À cette situation s’ajoutent les incertitudes liées aux élections nord-américaines et à la continuité de « l’aide » militaire et financière occidentale (notamment de la part des Etats-Unis où un paquet d’aide de 60 milliards de dollars est bloqué par les Républicains). Mais ces dernières semaines ont été marquées également par un renforcement des discours bellicistes de la part de plusieurs dirigeants européens qui évoquent de plus en plus ouvertement la possibilité d’un conflit avec la Russie dans la prochaine décennie.

Tout cela ne veut pas dire que la Russie ait réussi à briser l’équilibre de forces en sa faveur, malgré une position actuellement favorable. La guerre est loin d’être résolue. L’armée russe a perdu beaucoup de matériels et de soldats au cours de ces deux dernières années. Les puissances occidentales sont en difficultés actuellement pour fournir l’Ukraine en armement lourd, en obus, mais la situation pourrait changer, notamment si l’Ukraine réussit à bien articuler sa position défensive, épuisant l’armée russe, ce qui favoriserait les intérêts occidentaux. Les difficultés sur le terrain de l’Ukraine montrent sa totale dépendance à l’égard des puissances impérialistes et révèlent comme celles-ci utilisent la guerre en Ukraine, non pour défendre le droit à l’auto-détermination des Ukrainiens, mais pour satisfaire leurs propres intérêts.
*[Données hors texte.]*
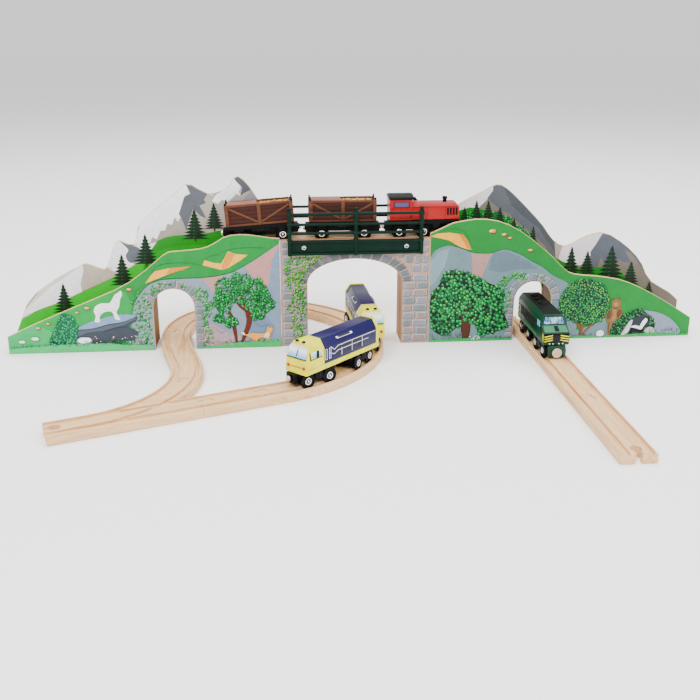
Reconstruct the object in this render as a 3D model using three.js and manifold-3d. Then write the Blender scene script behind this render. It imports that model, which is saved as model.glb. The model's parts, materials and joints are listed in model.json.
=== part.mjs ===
// Wooden train set. Two painted hills and a stone arch bridge carry an upper line of
// wooden track, and a loop of floor track with a turnout runs through their tunnels.
// Millimetres, +Z up. X runs along the scenery, the front boards face -Y, the floor is Z = 0.
import * as THREE from 'three';
import { mergeVertices } from 'three/addons/utils/BufferGeometryUtils.js';
import Module from 'manifold-3d';

const wasm = await Module();
wasm.setup();

// Scenery
const GAP = 0.3;
const HILL_END = 480;
const LEFT_SEAM = -108.5;
const RIGHT_SEAM = 97;
const BOARD = 4.5;
const SCENERY_DEPTH = 50;
const MIDDLE = SCENERY_DEPTH / 2;
const BRIDGE_TOP = 152;
const DECK = 150;
const LEFT_TUNNEL = { centre: -255, halfWidth: 28, spring: 60, rise: 27 };
const RIGHT_TUNNEL = { centre: 246, halfWidth: 27, spring: 58, rise: 28 };
const ARCH = { centre: -6.5, halfWidth: 65.5, spring: 90, rise: 34 };
const LEFT_RAMP = { side: -1, crest: -111, crestRadius: 300, slope: 28.2, footRadius: 150 };
const RIGHT_RAMP = { side: 1, crest: 125, crestRadius: 220, slope: 29, footRadius: 180 };

// Wooden track
const TRACK_WIDTH = 40;
const TRACK_HEIGHT = 12;
const TRACK_BEVEL = 2;
const GROOVE = { gauge: 13, width: 6.5, depth: 3 };
const PEG = { reach: 11, radius: 6, neck: 3 };
const SOCKET = { reach: 11, radius: 6.5, neck: 3.5 };
const SWEEP_STEP = 16;

// Floor layout
const CIRCLE_1 = { x: -176, y: -5, radius: 188, from: -69.5, to: 56 };
const CIRCLE_2 = { radius: 120, to: 180 };
const LEAD_IN = 35.3;
const SHORT_STRAIGHT = 66;
const TURNOUT = { straight: 170, stem: 41, radius: 150, turn: 56.5 };
const S_BEND = { swing: 15.6, radius: 150 };
const RIGHT_LINE = { x: 247, back: 73, joint: -232, front: -384 };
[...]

Ce qui semble certain c’est que le continent européen est rentré dans une spirale de militarisation. Même en cas de négociations de paix pour mettre fin à la guerre, il est certain que l’Europe deviendra une région hautement militarisée et dangereuse où des conflits de haute intensité pourraient éclater. Cela devrait être un avertissement pour la classe ouvrière et tous les secteurs opprimés du continent.